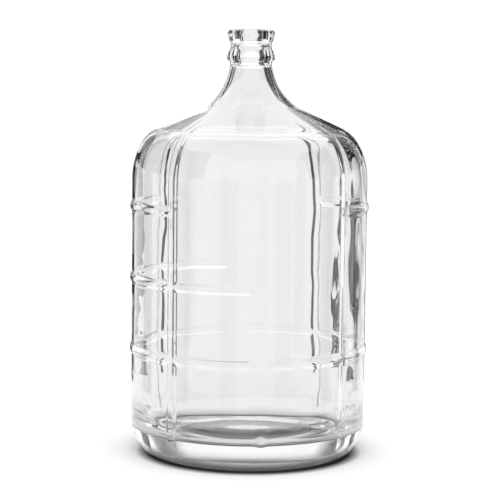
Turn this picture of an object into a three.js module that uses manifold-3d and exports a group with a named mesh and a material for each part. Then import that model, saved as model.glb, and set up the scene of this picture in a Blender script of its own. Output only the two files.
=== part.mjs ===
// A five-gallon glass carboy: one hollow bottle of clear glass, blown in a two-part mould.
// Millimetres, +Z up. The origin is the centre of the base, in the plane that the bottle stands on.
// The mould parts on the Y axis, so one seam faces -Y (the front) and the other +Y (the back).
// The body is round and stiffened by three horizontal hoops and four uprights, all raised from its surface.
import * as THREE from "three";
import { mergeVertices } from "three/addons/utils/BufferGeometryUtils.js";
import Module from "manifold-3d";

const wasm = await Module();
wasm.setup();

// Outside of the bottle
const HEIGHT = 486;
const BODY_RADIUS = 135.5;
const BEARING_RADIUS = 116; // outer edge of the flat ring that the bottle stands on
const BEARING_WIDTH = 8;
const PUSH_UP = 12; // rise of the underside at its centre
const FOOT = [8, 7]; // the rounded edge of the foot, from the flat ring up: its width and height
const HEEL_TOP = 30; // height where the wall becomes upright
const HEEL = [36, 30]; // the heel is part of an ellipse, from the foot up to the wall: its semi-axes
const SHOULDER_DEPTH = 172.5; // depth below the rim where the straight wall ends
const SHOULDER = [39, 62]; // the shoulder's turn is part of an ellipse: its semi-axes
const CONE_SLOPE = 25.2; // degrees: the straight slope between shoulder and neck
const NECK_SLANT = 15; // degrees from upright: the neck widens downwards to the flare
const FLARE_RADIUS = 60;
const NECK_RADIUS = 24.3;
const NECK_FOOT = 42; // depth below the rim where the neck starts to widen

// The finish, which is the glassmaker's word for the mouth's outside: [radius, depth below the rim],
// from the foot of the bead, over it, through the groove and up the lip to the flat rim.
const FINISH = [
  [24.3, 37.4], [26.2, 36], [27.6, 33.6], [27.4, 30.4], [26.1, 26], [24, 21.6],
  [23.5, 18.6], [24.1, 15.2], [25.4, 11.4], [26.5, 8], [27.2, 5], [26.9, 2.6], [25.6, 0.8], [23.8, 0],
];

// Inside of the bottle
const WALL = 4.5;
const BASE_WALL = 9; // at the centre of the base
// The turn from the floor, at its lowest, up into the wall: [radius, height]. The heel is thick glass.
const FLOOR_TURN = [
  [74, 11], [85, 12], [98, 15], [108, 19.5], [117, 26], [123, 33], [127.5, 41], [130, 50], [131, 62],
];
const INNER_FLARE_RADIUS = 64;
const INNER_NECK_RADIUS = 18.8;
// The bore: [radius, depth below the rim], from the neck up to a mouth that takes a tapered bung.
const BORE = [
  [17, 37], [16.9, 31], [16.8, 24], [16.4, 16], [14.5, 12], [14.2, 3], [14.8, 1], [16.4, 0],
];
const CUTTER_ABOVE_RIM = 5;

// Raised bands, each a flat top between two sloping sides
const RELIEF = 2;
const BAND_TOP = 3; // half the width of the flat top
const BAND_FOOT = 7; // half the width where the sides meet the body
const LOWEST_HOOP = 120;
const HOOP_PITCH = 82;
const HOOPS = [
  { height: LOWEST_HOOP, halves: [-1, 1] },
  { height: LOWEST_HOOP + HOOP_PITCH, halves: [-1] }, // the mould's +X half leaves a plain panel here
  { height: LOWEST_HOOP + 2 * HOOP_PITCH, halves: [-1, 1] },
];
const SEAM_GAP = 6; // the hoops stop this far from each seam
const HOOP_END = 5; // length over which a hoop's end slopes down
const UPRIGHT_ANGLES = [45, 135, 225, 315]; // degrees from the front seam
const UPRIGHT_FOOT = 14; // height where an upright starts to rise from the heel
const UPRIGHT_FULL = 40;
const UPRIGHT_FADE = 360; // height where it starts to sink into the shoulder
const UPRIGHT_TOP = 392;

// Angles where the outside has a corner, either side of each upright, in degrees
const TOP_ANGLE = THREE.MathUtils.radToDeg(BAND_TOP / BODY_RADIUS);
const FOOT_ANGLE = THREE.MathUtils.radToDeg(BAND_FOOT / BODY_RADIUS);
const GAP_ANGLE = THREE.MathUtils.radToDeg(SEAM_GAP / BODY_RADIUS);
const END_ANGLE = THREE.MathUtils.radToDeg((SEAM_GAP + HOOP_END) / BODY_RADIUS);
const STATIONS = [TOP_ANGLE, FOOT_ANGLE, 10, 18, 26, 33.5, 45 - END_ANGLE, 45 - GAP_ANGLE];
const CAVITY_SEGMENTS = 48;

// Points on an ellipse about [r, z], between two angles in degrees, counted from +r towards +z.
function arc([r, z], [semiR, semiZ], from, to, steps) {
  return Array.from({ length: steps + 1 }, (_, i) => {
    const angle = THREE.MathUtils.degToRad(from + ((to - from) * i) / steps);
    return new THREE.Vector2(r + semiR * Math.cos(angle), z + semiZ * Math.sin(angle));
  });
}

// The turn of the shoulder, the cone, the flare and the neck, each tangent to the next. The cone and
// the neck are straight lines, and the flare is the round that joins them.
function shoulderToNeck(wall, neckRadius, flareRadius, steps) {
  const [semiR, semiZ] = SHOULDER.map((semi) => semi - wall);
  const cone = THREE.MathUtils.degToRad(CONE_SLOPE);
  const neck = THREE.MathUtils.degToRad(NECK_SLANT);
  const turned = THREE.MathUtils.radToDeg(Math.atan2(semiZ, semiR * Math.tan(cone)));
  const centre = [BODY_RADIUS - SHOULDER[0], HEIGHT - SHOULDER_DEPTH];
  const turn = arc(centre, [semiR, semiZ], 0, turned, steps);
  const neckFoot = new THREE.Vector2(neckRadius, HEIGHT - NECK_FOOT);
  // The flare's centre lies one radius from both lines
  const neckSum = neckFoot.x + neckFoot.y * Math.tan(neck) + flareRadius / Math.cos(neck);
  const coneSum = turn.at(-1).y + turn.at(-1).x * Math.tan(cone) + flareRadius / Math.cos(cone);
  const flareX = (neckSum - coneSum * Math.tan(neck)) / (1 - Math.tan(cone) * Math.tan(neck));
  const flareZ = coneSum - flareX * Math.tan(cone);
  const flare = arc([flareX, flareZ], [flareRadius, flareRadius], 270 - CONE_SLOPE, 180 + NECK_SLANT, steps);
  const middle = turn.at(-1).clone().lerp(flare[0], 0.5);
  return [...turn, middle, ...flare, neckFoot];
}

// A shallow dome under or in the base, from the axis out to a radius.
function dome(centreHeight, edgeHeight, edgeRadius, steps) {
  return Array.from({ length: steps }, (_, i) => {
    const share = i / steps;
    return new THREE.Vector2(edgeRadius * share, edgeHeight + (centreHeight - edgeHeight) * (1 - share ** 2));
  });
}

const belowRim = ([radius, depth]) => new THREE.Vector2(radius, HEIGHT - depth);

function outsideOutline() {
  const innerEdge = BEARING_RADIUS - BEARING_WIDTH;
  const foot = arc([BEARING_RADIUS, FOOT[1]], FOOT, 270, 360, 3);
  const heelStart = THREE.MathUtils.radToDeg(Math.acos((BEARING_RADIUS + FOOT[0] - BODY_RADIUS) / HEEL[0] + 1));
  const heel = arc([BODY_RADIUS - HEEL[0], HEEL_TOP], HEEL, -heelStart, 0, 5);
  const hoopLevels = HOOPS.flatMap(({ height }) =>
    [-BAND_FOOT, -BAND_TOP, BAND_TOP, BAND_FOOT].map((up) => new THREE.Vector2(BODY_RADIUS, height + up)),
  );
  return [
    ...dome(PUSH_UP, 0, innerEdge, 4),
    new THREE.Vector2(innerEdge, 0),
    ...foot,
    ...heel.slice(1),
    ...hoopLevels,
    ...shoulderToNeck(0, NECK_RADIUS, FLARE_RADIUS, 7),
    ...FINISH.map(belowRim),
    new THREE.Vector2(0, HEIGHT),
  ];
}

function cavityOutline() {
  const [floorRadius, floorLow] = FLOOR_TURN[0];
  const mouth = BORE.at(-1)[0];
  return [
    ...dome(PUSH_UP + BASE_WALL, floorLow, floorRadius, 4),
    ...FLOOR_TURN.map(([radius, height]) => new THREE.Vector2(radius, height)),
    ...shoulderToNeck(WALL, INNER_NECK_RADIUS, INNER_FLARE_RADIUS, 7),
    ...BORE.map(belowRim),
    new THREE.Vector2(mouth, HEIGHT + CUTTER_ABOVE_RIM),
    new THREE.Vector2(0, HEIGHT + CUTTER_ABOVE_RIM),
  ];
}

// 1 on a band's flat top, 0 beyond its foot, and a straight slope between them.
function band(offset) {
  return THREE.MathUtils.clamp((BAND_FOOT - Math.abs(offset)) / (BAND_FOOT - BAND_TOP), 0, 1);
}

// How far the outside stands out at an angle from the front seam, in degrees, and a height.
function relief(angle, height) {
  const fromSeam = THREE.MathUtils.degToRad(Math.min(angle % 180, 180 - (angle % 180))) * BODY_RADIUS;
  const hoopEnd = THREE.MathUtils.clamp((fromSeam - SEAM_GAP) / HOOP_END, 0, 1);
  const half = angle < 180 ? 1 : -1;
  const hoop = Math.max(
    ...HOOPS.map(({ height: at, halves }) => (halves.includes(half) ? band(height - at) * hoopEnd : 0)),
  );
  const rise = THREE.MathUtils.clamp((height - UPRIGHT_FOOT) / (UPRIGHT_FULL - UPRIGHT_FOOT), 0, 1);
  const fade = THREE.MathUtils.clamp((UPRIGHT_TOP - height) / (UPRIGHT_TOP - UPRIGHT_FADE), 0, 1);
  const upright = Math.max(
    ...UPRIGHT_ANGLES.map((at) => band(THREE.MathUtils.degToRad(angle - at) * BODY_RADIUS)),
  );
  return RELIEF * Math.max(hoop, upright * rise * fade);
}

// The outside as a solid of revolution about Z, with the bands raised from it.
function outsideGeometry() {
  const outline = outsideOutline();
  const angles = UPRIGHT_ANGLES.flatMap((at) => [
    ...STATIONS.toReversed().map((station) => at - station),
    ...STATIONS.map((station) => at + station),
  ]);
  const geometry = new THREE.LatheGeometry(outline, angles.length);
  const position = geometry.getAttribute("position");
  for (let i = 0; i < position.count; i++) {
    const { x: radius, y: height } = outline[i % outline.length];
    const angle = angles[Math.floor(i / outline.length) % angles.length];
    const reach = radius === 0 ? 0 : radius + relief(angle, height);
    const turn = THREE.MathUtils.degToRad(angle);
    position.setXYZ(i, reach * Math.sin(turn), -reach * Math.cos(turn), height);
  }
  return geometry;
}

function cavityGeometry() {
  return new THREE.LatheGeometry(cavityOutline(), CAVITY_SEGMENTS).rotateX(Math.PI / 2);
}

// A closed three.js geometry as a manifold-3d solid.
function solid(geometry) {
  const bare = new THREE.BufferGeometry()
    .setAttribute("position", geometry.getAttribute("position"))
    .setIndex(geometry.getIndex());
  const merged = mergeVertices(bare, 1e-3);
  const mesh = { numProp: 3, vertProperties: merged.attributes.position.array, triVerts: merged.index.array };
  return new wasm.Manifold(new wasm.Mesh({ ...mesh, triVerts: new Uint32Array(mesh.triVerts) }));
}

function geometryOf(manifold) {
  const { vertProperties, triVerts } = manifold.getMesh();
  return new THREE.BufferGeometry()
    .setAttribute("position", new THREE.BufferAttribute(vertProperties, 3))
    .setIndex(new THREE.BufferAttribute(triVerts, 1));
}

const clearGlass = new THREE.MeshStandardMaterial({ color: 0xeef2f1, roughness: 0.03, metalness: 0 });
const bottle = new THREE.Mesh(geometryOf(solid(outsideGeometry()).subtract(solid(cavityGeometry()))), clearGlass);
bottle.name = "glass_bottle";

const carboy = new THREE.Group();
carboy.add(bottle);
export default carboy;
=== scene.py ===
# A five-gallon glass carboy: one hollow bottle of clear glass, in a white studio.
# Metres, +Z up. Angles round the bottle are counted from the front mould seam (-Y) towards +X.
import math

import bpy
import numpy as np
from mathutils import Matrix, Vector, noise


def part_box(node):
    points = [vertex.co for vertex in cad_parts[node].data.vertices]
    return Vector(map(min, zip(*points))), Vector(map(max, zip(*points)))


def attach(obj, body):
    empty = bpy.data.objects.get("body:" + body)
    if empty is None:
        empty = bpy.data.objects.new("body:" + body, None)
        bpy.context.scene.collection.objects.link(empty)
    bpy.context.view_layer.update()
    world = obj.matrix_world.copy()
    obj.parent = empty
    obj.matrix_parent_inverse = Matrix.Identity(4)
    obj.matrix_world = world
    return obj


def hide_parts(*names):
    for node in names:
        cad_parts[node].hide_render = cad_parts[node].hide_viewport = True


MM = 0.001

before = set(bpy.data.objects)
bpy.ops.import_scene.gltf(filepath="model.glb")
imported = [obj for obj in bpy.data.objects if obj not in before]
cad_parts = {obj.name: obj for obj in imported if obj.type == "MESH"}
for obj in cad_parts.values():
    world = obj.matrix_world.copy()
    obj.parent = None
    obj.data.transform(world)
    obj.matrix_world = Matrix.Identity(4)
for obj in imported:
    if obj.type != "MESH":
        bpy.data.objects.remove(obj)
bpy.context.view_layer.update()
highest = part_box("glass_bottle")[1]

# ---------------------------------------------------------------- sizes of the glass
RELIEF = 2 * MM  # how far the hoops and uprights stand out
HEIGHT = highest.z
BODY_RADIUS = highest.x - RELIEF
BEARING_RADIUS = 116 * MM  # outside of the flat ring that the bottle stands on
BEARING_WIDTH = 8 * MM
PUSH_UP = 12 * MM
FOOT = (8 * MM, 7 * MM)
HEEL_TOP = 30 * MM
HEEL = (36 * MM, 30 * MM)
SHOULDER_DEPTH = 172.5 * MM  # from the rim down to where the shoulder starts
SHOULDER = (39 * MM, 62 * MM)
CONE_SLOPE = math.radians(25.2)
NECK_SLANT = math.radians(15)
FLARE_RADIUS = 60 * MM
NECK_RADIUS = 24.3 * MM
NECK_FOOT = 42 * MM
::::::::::
### What you need to do
Only the lines from the one with "const clearGlass = new" to the one with "points = [vertex.co" are wanted; extract them exactly, both ends included.

### Exercise response
const clearGlass = new THREE.MeshStandardMaterial({ color: 0xeef2f1, roughness: 0.03, metalness: 0 });
const bottle = new THREE.Mesh(geometryOf(solid(outsideGeometry()).subtract(solid(cavityGeometry()))), clearGlass);
bottle.name = "glass_bottle";

const carboy = new THREE.Group();
carboy.add(bottle);
export default carboy;
=== scene.py ===
# A five-gallon glass carboy: one hollow bottle of clear glass, in a white studio.
# Metres, +Z up. Angles round the bottle are counted from the front mould seam (-Y) towards +X.
import math

import bpy
import numpy as np
from mathutils import Matrix, Vector, noise


def part_box(node):
    points = [vertex.co for vertex in cad_parts[node].data.vertices]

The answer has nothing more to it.